# CSS large kits coming 3WAY single fold TL



## RAW (Feb 25, 2007)

YUP..
Had to know if my hands were in the design process a 3 way would come out as well.
Motus woofer
CSS VWR mid
CSS LDX25 tweeter 

Mid in its own sealed volume with the Motus in the single fold T line.

more to come


----------



## RAW (Feb 25, 2007)




----------



## woodsart (Jun 14, 2009)

RAW said:


>


Hey Al, how is the TL coming?

Still tweaking?

Can we all have an update?l

Thanks!


----------



## Zeitgeist (Apr 4, 2009)

I'm curious too. A TL with CSS drivers should be a great setup.


----------



## woodsart (Jun 14, 2009)

Zeitgeist said:


> I'm curious too. A TL with CSS drivers should be a great setup.

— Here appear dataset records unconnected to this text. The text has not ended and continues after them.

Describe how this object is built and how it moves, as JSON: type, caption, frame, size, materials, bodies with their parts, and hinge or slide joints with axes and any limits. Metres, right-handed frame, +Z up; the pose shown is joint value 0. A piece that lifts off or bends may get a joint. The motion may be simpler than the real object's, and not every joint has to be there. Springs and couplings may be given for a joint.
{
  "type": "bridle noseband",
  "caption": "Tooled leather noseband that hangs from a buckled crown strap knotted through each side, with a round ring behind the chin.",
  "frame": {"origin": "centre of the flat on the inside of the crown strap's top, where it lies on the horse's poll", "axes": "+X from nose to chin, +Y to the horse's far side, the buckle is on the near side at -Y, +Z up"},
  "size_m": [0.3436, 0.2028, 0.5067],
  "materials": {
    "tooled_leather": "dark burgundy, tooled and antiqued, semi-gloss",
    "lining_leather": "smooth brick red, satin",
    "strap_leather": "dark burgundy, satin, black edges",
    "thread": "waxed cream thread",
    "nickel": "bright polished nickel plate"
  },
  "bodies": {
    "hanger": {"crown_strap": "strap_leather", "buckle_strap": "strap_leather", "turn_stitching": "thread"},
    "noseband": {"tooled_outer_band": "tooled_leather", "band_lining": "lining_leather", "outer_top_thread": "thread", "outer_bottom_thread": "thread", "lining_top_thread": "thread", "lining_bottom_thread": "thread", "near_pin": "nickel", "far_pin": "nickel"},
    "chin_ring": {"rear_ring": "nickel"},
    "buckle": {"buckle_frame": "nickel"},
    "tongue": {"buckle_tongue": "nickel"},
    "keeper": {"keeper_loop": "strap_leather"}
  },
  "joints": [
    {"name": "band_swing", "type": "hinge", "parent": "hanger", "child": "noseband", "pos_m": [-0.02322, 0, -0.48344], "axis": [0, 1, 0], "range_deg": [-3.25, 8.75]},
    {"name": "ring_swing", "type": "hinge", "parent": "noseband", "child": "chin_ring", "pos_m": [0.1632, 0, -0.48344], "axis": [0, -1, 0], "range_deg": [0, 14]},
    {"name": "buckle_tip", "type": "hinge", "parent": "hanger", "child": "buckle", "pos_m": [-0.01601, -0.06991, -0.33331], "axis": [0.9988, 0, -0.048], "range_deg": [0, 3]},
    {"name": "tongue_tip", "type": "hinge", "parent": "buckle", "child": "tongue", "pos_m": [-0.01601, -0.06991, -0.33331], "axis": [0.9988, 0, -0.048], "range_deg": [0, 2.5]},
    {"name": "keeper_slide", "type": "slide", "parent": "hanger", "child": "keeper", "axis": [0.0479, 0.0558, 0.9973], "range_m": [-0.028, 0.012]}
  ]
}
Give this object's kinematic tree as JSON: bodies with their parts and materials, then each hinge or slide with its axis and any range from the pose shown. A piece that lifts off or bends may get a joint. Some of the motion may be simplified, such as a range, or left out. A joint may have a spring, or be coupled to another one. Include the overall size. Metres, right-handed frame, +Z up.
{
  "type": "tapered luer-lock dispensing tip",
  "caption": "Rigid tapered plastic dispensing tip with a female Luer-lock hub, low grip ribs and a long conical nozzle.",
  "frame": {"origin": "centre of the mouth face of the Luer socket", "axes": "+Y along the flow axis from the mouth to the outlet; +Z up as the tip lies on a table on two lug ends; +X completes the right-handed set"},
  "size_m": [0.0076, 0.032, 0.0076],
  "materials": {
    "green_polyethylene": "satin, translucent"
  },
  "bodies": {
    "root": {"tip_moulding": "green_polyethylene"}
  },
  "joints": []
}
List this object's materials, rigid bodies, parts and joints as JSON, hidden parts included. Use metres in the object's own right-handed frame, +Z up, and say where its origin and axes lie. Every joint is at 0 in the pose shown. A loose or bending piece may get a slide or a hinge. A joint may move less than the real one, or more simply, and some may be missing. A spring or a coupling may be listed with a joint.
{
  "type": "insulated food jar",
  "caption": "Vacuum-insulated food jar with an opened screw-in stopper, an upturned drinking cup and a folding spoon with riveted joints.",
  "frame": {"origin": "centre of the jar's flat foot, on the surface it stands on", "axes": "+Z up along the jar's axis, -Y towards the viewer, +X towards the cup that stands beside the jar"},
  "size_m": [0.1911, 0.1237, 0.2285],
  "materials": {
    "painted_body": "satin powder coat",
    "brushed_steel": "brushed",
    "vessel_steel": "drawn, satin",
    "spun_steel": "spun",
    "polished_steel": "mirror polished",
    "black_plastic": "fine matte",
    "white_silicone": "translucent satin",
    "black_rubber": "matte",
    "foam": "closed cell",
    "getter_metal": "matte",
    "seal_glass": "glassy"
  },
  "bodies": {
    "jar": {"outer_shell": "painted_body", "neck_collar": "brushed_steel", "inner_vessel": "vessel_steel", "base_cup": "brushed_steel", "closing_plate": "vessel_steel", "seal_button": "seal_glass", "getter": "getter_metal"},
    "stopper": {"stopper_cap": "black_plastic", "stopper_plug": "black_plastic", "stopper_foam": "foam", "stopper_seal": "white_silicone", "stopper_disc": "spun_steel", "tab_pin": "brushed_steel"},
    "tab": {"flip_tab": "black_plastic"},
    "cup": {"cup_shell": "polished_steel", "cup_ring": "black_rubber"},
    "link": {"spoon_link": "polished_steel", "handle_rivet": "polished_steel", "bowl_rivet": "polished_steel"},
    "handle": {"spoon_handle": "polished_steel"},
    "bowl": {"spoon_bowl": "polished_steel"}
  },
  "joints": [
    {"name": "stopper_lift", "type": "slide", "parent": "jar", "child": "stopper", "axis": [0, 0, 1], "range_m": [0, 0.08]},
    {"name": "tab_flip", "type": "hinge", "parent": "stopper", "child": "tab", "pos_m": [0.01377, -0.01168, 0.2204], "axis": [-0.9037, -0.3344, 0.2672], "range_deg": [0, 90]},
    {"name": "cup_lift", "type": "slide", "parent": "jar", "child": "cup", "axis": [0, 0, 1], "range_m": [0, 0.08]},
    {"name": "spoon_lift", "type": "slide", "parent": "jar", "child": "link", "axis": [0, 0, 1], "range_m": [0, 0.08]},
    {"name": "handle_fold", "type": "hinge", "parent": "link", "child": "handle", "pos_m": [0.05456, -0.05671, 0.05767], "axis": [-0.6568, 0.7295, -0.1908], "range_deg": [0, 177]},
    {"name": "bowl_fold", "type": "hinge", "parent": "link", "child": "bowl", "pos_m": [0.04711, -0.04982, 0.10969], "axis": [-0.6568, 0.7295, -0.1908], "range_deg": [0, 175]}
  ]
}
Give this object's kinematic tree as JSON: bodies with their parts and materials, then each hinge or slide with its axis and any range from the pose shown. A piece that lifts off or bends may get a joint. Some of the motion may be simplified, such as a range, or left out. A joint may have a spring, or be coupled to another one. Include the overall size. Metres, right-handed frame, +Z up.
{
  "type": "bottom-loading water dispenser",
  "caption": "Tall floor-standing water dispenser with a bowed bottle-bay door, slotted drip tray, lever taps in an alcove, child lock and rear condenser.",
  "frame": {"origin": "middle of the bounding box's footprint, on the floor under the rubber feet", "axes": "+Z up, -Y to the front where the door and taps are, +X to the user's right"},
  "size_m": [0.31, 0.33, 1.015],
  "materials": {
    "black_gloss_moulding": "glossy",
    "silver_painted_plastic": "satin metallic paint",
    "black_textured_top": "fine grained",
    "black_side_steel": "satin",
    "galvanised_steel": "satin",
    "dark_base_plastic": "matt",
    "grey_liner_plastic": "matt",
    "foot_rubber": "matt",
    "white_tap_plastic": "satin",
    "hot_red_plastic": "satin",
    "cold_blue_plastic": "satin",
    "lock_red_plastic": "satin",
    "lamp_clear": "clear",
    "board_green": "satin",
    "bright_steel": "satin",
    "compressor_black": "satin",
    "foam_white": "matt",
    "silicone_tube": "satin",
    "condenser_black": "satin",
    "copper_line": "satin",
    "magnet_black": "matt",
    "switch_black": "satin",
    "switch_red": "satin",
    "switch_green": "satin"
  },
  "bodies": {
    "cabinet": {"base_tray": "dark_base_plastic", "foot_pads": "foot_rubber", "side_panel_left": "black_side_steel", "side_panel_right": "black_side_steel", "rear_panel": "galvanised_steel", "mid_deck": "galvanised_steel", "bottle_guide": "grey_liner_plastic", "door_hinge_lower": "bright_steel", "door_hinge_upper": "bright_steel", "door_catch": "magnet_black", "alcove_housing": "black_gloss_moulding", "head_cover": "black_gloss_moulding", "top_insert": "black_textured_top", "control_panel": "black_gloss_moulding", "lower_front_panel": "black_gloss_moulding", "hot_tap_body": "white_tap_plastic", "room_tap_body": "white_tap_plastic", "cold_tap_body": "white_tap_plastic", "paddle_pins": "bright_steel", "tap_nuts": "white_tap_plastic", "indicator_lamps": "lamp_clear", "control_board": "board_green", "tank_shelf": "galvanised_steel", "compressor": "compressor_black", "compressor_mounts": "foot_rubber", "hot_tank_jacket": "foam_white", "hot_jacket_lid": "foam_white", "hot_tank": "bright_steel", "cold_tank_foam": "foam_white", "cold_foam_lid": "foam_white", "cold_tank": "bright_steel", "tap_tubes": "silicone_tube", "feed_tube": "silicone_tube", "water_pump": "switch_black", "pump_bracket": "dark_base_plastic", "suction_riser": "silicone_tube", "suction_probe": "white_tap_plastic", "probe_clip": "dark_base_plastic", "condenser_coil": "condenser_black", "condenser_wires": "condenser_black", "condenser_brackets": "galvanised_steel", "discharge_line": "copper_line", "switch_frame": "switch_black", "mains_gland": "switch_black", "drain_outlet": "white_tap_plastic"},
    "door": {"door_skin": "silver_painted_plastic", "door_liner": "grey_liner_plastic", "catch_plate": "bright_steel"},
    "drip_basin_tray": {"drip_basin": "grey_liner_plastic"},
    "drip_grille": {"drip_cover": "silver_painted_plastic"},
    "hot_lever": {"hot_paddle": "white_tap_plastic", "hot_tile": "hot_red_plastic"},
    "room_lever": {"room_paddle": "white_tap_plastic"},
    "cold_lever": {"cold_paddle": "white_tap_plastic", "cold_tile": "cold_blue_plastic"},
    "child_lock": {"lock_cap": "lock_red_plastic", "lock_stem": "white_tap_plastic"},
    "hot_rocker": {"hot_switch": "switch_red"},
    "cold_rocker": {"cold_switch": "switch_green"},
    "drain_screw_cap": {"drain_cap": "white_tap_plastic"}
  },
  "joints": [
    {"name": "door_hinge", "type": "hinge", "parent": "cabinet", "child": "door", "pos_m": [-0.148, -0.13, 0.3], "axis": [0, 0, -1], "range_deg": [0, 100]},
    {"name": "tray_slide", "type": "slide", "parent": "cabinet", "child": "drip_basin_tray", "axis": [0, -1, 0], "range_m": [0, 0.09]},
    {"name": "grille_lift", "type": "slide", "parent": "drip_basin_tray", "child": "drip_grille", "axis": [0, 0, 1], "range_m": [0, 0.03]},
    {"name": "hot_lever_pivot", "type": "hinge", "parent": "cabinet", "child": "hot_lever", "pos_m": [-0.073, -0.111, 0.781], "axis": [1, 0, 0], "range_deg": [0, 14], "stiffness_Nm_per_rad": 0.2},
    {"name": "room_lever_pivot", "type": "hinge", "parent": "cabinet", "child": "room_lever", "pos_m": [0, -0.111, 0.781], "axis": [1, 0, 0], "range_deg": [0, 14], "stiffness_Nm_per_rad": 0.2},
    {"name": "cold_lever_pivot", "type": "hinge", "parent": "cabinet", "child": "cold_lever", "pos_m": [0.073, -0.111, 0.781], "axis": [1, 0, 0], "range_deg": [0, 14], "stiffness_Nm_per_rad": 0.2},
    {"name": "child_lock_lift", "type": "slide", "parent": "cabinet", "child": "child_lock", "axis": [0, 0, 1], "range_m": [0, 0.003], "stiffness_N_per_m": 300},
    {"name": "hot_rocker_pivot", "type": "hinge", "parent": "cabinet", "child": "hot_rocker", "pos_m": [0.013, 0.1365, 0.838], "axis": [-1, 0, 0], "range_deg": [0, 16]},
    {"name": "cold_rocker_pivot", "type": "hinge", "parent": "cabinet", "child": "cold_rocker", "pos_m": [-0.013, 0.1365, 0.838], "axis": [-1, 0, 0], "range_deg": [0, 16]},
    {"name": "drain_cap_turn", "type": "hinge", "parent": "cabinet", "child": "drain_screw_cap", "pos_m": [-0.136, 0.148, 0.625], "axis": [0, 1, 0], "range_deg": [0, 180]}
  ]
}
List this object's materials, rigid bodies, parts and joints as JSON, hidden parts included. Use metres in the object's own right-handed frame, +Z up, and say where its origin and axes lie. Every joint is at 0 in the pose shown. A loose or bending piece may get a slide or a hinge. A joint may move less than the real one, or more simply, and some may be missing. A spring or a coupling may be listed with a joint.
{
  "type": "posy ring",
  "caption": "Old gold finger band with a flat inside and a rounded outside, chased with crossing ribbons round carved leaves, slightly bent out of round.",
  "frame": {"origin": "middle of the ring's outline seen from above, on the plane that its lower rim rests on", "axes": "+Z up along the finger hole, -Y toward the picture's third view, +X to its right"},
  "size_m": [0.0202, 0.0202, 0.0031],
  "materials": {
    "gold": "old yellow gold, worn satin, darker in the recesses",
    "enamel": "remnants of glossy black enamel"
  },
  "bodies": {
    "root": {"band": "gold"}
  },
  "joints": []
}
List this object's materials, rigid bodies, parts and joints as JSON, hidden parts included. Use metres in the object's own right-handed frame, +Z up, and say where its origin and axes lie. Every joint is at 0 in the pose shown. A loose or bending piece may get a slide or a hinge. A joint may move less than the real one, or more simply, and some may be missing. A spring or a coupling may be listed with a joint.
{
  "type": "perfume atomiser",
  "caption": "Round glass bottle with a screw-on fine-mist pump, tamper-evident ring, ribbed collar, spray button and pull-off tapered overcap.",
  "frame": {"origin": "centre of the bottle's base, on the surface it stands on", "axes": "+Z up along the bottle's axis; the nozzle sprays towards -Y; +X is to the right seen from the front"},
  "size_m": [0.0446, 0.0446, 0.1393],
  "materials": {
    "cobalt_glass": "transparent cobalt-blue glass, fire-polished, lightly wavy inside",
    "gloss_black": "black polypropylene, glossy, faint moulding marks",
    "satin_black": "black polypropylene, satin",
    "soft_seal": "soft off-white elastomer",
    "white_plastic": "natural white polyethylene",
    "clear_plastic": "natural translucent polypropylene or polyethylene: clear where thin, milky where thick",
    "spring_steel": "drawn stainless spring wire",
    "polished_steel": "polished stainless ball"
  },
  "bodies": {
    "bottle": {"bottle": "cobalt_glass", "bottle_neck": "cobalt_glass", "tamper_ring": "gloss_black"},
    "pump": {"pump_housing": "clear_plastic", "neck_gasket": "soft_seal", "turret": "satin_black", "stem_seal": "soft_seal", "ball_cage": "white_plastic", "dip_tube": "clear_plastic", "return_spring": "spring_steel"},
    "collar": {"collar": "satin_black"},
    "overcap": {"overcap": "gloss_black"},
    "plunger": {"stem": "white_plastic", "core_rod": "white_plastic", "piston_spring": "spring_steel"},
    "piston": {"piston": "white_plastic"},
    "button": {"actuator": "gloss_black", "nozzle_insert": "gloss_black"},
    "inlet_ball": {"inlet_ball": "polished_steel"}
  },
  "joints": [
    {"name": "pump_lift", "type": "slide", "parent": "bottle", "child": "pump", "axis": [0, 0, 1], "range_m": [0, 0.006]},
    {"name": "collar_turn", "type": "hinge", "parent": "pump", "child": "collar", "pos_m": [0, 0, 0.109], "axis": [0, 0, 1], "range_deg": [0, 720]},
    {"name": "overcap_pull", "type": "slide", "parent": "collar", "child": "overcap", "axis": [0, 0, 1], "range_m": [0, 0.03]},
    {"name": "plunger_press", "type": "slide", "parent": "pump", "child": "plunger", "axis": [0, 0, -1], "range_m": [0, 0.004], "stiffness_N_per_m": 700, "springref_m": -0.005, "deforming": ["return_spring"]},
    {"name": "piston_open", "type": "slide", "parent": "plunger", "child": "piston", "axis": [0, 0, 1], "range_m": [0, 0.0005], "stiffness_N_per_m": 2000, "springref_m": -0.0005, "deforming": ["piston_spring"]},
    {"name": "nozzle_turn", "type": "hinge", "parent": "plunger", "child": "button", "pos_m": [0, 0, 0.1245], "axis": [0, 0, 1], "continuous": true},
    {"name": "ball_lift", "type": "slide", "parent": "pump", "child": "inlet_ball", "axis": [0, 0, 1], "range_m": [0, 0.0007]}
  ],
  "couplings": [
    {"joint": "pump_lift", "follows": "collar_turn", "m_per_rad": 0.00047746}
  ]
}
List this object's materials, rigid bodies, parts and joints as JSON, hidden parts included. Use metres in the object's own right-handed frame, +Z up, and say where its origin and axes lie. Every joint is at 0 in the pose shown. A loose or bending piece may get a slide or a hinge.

I do know he is fine tuning as we speak, so maybe he can take a sec out of listening......:bigsmile:


----------



## RAW (Feb 25, 2007)

The 2 way T line design is now finished with 2 crossover option. 
See the thread for this. 
This thread for the 3 way is still a few weeks away yet.


----------



## woodsart (Jun 14, 2009)

RAW said:


> The 2 way T line design is now finished with 2 crossover option.
> See the thread for this.
> This thread for the 3 way is still a few weeks away yet.


Yah!!!! Great Al, does the 2 way have a name yet?

I will head over to the T line thread.

Thanks,

Robert


----------